Stored data -

** Start **

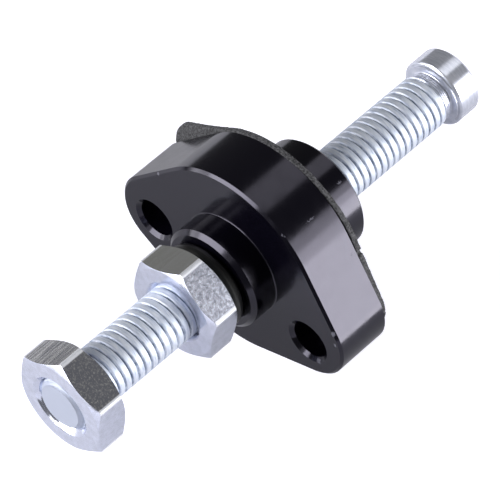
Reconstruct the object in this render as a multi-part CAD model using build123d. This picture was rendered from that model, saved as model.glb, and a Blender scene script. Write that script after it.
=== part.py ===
from build123d import *
import os
from itertools import chain
from math import acos, asin, atan2, ceil, cos, hypot, radians, sin, tan

os.makedirs("parts", exist_ok=True)

# Manual cam chain tensioner, in millimetres. The screw's axis is Y, pointing into the engine. Y = 0 is the
# flange's mounting face, the bolt holes lie along X, and Z is up.

# Thread: the screw has it as sharp rings at its pitch, and a tapped hole is a plain bore round the crests.
screw_r = 4.95
thread_pitch = 1.5
thread_depth = 0.9
thread_clearance = 0.05

# Body: flange, front boss and spigot. Each ear's centre is set back from its bolt hole, towards the axis.
flange_thickness = 10.5
hub_r = 18.4
ear_r = 8.3
ear_setback_x = 1.05
ear_setback_z = 1.2
flange_chamfer = 0.45
bolt_spacing = 34.2
bolt_drop = 5.0
bolt_hole_r = 3.5
bolt_hole_chamfer = 0.65
boss_r = 9.6
boss_length = 5.25
boss_chamfer = 0.75
boss_foot_fillet = 0.25
spigot_r = 10.4
spigot_length = 10.4
spigot_chamfer = 0.4
bore_chamfer = 0.5

# Gasket: a little smaller than the flange, it lies loose and turned on the spigot, with both ears curled off.
# A narrow web is left between its holes.
gasket_thickness = 1.1
gasket_inset = 0.84
gasket_turn = -9.85
gasket_bolt_clearance = 0.7
gasket_web = 1.116
curl_start_x = 8.0
curl_r = 70.1
lift_start_x = 1.87
lift_r = 117.4
nick_x = 16.3
nick_z = 7.15
nick_r = 0.45

# How far the gasket lies off the axis, as shares of its play on the spigot
gasket_shift_share_x = -1 / 6
gasket_shift_share_z = 7 / 15

# Hex nuts
nut_width = 17.0
nut_height = 6.0
nut_face_r = 8.45
nut_bevel = 30.0
nut_countersink = 0.4
lock_nut_angle = 27.5
head_nut_angle = 35.7

# Seal ring between the front boss and the lock nut
seal_section_r = 1.44
seal_screw_clearance = 0.17
seal_seat_gap = 0.01

# Screw: distance between the nuts, then the pusher
nut_gap = 19.9
screw_end_proud = 0.05
screw_end_chamfer = 1.0
pusher_reach = 39.54
pusher_r = 6.34
pusher_thickness = 4.87
pusher_near_chamfer = 0.3
pusher_far_chamfer = 0.5
washer_face_r = 5.7
washer_face_height = 0.3
neck_r = 4.45
neck_length = 1.9
neck_fillet = 0.35

# How closely an edge has to match a plane and a radius to be picked
pick_tolerance = 0.001

# Places that follow from the sizes above
flange_front = -flange_thickness
boss_end = flange_front - boss_length
seal_middle = boss_end - seal_seat_gap - seal_section_r
lock_nut_inner = seal_middle - seal_section_r - seal_seat_gap
lock_nut_outer = lock_nut_inner - nut_height
head_nut_inner = lock_nut_outer - nut_gap
head_nut_outer = head_nut_inner - nut_height
bore_r = screw_r + thread_clearance
bolt_x = bolt_spacing / 2
ear_x = bolt_x - ear_setback_x
ear_drop = bolt_drop - ear_setback_z
gasket_bolt_hole_r = bolt_hole_r + gasket_bolt_clearance
gasket_spigot_hole_r = hypot(bolt_x, bolt_drop) - gasket_bolt_hole_r - gasket_web
gasket_play = gasket_spigot_hole_r - spigot_r
gasket_shift_x = gasket_shift_share_x * gasket_play
gasket_shift_z = gasket_shift_share_z * gasket_play
gasket_reach = hypot(ear_x, ear_drop) + ear_r + hypot(gasket_shift_x, gasket_shift_z)


def rod(radius, y_from, y_to):
    """A round bar on the screw's axis."""
    middle = (y_from + y_to) / 2
    return Pos(0, middle, 0) * Rot(90, 0, 0) * Cylinder(radius, y_to - y_from)


def rims(shape, y, radius):
    """The circular edges of a given radius in the plane at y."""
    return [
        edge
        for edge in shape.edges().filter_by(GeomType.CIRCLE)
        if abs(edge.center(CenterOf.BOUNDING_BOX).Y - y) < pick_tolerance
        and abs(edge.radius - radius) < pick_tolerance
    ]


def ear_side(side, inset):
    """One ear and the stretch that joins it to the hub, bounded by their two common tangents."""
    inner_hub_r = hub_r - inset
    inner_ear_r = ear_r - inset
    hub = (0, 0)
    ear = (side * ear_x, -ear_drop)
    towards_ear = atan2(ear[1], ear[0])
    spread = acos((hub_r - ear_r) / hypot(*ear))

    def tangent_point(centre, radius, turn):
        angle = towards_ear + turn
        return (centre[0] + radius * cos(angle), centre[1] + radius * sin(angle))

    bridge = Polyline(
        hub,
        tangent_point(hub, inner_hub_r, spread),
        tangent_point(ear, inner_ear_r, spread),
        tangent_point(ear, inner_ear_r, -spread),
        tangent_point(hub, inner_hub_r, -spread),
        close=True,
    )
    return make_face(bridge.edges()) + Pos(*ear) * Circle(inner_ear_r)


def lozenge(inset):
    """The hub and two ears, joined by tangents: the flange's outline, or one that is an inset smaller."""
    return (Circle(hub_r - inset) + ear_side(1, inset) + ear_side(-1, inset)).clean()


def tensioner_body():
    """The flange with its front boss and rear spigot, bored through on the screw's axis."""
    flange = extrude(Plane.XZ * lozenge(0), flange_thickness)
    front = flange.faces().sort_by(Axis.Y)[0]
    flange = chamfer(front.edges(), flange_chamfer)
    boss = rod(boss_r, boss_end, flange_front + flange_chamfer)
    boss = chamfer(rims(boss, boss_end, boss_r), boss_chamfer)
    spigot = rod(spigot_r, -flange_chamfer, spigot_length)
    spigot = chamfer(rims(spigot, spigot_length, spigot_r), spigot_chamfer)
    body = flange + boss + spigot
    body = fillet(rims(body, flange_front, boss_r), boss_foot_fillet)
    body -= rod(bore_r, boss_end, spigot_length)
    mouths = rims(body, boss_end, bore_r) + rims(body, spigot_length, bore_r)
    body = chamfer(mouths, bore_chamfer)
    for side in (-1, 1):
        body -= Pos(side * bolt_x, 0, -bolt_drop) * rod(bolt_hole_r, flange_front, 0)
    return chamfer(rims(body, flange_front, bolt_hole_r), bolt_hole_chamfer)


def bent_stretch(side, start_x, bend_r, height):
    """Three points along a sheet that bends up from start_x, at a height above the sheet's underside."""
    bend = asin((gasket_reach - start_x) / bend_r)
    arm = bend_r - height
    return [
        (side * (start_x + arm * sin(bend * share)), bend_r - arm * cos(bend * share))
        for share in (0, 0.5, 1)
    ]


def curled_sheet():
    """A sheet flat on the flange in its middle, curled off it on one side and lifted on the other."""
    curl_under = bent_stretch(-1, curl_start_x, curl_r, 0)
    curl_over = bent_stretch(-1, curl_start_x, curl_r, gasket_thickness)
    lift_under = bent_stretch(1, lift_start_x, lift_r, 0)
    lift_over = bent_stretch(1, lift_start_x, lift_r, gasket_thickness)
    section = [
        ThreePointArc(*curl_under),
        Line(curl_under[0], lift_under[0]),
        ThreePointArc(*lift_under),
        Line(lift_under[2], lift_over[2]),
        ThreePointArc(*lift_over),
        Line(lift_over[0], curl_over[0]),
        ThreePointArc(*curl_over),
        Line(curl_over[2], curl_under[2]),
    ]
    return extrude(make_face(section), gasket_reach, both=True)


def gasket():
    """The flange's outline, inset, with holes for the spigot and the bolts, cut out of the curled sheet."""
    outline = lozenge(gasket_inset) - Circle(gasket_spigot_hole_r)
    for side in (-1, 1):
        outline -= Pos(side * bolt_x, -bolt_drop) * Circle(gasket_bolt_hole_r)
    outline = Pos(gasket_shift_x, gasket_shift_z) * Rot(0, 0, gasket_turn) * outline
    outline -= Pos(nick_x, nick_z) * Circle(nick_r)
    return extrude(Plane.XZ * outline, gasket_reach, both=True) & curled_sheet()


def hex_nut(y_outer, corner_angle):
    """A hex nut with both faces bevelled, its bore countersunk at both ends."""
    corner_r = nut_width / 2 / cos(radians(30))
    bevel_height = (corner_r - nut_face_r) * tan(radians(nut_bevel))
    y_inner = y_outer + nut_height
    hexagon = RegularPolygon(corner_r, 6, rotation=corner_angle)
    blank = Pos(0, y_outer, 0) * extrude(Plane.XZ * hexagon, -nut_height)
    bevelled = Polyline(
        (0, y_outer),
        (nut_face_r, y_outer),
        (corner_r, y_outer + bevel_height),
        (corner_r, y_inner - bevel_height),
        (nut_face_r, y_inner),
        (0, y_inner),
        close=True,
    )
    nut = blank & revolve(make_face(bevelled.edges()), Axis.Y)
    nut -= rod(bore_r, y_outer, y_inner)
    mouths = rims(nut, y_outer, bore_r) + rims(nut, y_inner, bore_r)
    return chamfer(mouths, nut_countersink)


def thread_rings(y_from, y_to):
    """The thread's roots and crests as turned points, from a crest at y_from to the last one before y_to."""
    crests = [y_from + turn * thread_pitch for turn in range(ceil((y_to - y_from) / thread_pitch))]
    grooves = [[(screw_r - thread_depth, y - thread_pitch / 2), (screw_r, y)] for y in crests[1:]]
    return [(screw_r, y_from), *chain(*grooves)]


def adjuster_screw():
    """The screw with its thread, neck, washer face and pusher head, turned from one bar."""
    outer_end = head_nut_outer - screw_end_proud
    neck_start = pusher_reach - neck_length
    washer_face = pusher_reach - washer_face_height
    pusher_end = pusher_reach + pusher_thickness
    thread_end = neck_start - (screw_r - neck_r)
    turned = Polyline(
        (0, outer_end),
        (screw_r - screw_end_chamfer, outer_end),
        *thread_rings(outer_end + screw_end_chamfer, thread_end),
        (screw_r, thread_end),
        (neck_r, neck_start),
        (neck_r, washer_face),
        (washer_face_r, washer_face),
        (washer_face_r, pusher_reach),
        (pusher_r - pusher_near_chamfer, pusher_reach),
        (pusher_r, pusher_reach + pusher_near_chamfer),
        (pusher_r, pusher_end - pusher_far_chamfer),
        (pusher_r - pusher_far_chamfer, pusher_end),
        (0, pusher_end),
        close=True,
    )
    screw = revolve(make_face(turned.edges()), Axis.Y)
    return fillet(rims(screw, washer_face, neck_r), neck_fillet)


def seal_ring():
    """A round-section ring on the screw, squeezed between the front boss and the lock nut."""
    ring_r = screw_r + seal_screw_clearance + seal_section_r
    return Pos(0, seal_middle, 0) * Rot(90, 0, 0) * Torus(ring_r, seal_section_r)


parts = {
    "tensioner_body": tensioner_body(),
    "gasket": gasket(),
    "adjuster_screw": adjuster_screw(),
    "head_nut": hex_nut(head_nut_outer, head_nut_angle),
    "lock_nut": hex_nut(lock_nut_outer, lock_nut_angle),
    "seal_ring": seal_ring(),
}

for name, shape in parts.items():
    export_step(shape, f"parts/{name}.step")
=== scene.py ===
from math import ceil, cos, hypot, pi, radians, sin, tan

import bpy
from mathutils import Matrix, Vector


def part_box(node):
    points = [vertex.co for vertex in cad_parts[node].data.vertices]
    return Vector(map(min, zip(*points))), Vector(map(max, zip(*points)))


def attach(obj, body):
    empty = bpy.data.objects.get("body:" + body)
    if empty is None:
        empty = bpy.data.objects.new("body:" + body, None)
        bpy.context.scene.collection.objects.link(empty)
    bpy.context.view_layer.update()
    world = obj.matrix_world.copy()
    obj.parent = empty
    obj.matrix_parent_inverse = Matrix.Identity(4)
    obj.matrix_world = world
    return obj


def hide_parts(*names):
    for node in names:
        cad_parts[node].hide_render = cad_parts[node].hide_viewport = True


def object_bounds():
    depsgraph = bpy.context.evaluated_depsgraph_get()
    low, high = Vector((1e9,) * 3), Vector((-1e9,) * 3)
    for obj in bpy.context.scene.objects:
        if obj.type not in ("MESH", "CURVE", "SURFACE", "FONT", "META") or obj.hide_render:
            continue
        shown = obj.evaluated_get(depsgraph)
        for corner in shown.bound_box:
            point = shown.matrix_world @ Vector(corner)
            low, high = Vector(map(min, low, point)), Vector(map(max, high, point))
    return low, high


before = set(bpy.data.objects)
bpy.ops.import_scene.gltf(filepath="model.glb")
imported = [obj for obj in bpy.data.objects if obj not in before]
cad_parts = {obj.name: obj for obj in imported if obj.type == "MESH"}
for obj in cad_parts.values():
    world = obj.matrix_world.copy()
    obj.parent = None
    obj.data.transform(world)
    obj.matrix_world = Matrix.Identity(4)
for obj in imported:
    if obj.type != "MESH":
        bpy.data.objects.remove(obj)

# A manual cam chain tensioner. The screw's axis is Y, pointing into the engine. Y = 0 is the flange's
# mounting face, the bolt holes lie along X, and Z is up. Lengths are in metres.

MM = 0.001
CAD_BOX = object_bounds()

# How finely round forms are divided
ROUND_STEPS = 192
THREAD_STEPS = 72
FILLET_STEPS = 5
SEAL_SECTION_STEPS = 56

# Angles under which faces shade as one surface, and under which they become one face
SMOOTH_ANGLE = radians(25)
FLAT_ANGLE = radians(0.2)

# How close corners have to be to merge, in any piece and along the seam of a drawn thread, and how close to a
# cut they count as on it
MERGE_DISTANCE = 0.0005 * MM
SEAM_DISTANCE = 0.001 * MM
CUT_DISTANCE = 0.0001 * MM

# How far a form reaches past the one that it cuts or joins
OVERCUT = 0.5 * MM

# Thread of the screw and the head nut, and the plain bore of the body and the lock nut
PITCH = 1.5 * MM
CREST_R = 4.95 * MM
THREAD_DEPTH = 0.4 * MM
TAP_CLEARANCE = 0.04 * MM
BORE_R = 5.0 * MM
# One tooth, as shares of the pitch and of the depth under the crest
TOOTH = ((0, 1), (0.15, 0.12), (0.19, 0.03), (0.24, 0), (0.76, 0), (0.81, 0.03), (0.85, 0.12), (1, 1))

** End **

Return the lines above precisely as they appear, beginning at the first line and ending at the line with "neck_fillet = 0.35", and nothing after it.

Full response -
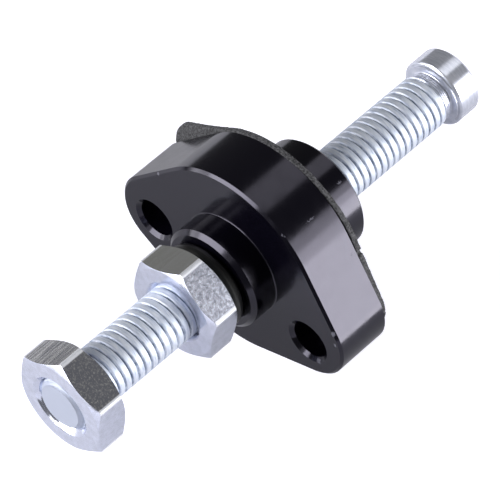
Reconstruct the object in this render as a multi-part CAD model using build123d. This picture was rendered from that model, saved as model.glb, and a Blender scene script. Write that script after it.
=== part.py ===
from build123d import *
import os
from itertools import chain
from math import acos, asin, atan2, ceil, cos, hypot, radians, sin, tan

os.makedirs("parts", exist_ok=True)

# Manual cam chain tensioner, in millimetres. The screw's axis is Y, pointing into the engine. Y = 0 is the
# flange's mounting face, the bolt holes lie along X, and Z is up.

# Thread: the screw has it as sharp rings at its pitch, and a tapped hole is a plain bore round the crests.
screw_r = 4.95
thread_pitch = 1.5
thread_depth = 0.9
thread_clearance = 0.05

# Body: flange, front boss and spigot. Each ear's centre is set back from its bolt hole, towards the axis.
flange_thickness = 10.5
hub_r = 18.4
ear_r = 8.3
ear_setback_x = 1.05
ear_setback_z = 1.2
flange_chamfer = 0.45
bolt_spacing = 34.2
bolt_drop = 5.0
bolt_hole_r = 3.5
bolt_hole_chamfer = 0.65
boss_r = 9.6
boss_length = 5.25
boss_chamfer = 0.75
boss_foot_fillet = 0.25
spigot_r = 10.4
spigot_length = 10.4
spigot_chamfer = 0.4
bore_chamfer = 0.5

# Gasket: a little smaller than the flange, it lies loose and turned on the spigot, with both ears curled off.
# A narrow web is left between its holes.
gasket_thickness = 1.1
gasket_inset = 0.84
gasket_turn = -9.85
gasket_bolt_clearance = 0.7
gasket_web = 1.116
curl_start_x = 8.0
curl_r = 70.1
lift_start_x = 1.87
lift_r = 117.4
nick_x = 16.3
nick_z = 7.15
nick_r = 0.45

# How far the gasket lies off the axis, as shares of its play on the spigot
gasket_shift_share_x = -1 / 6
gasket_shift_share_z = 7 / 15

# Hex nuts
nut_width = 17.0
nut_height = 6.0
nut_face_r = 8.45
nut_bevel = 30.0
nut_countersink = 0.4
lock_nut_angle = 27.5
head_nut_angle = 35.7

# Seal ring between the front boss and the lock nut
seal_section_r = 1.44
seal_screw_clearance = 0.17
seal_seat_gap = 0.01

# Screw: distance between the nuts, then the pusher
nut_gap = 19.9
screw_end_proud = 0.05
screw_end_chamfer = 1.0
pusher_reach = 39.54
pusher_r = 6.34
pusher_thickness = 4.87
pusher_near_chamfer = 0.3
pusher_far_chamfer = 0.5
washer_face_r = 5.7
washer_face_height = 0.3
neck_r = 4.45
neck_length = 1.9
neck_fillet = 0.35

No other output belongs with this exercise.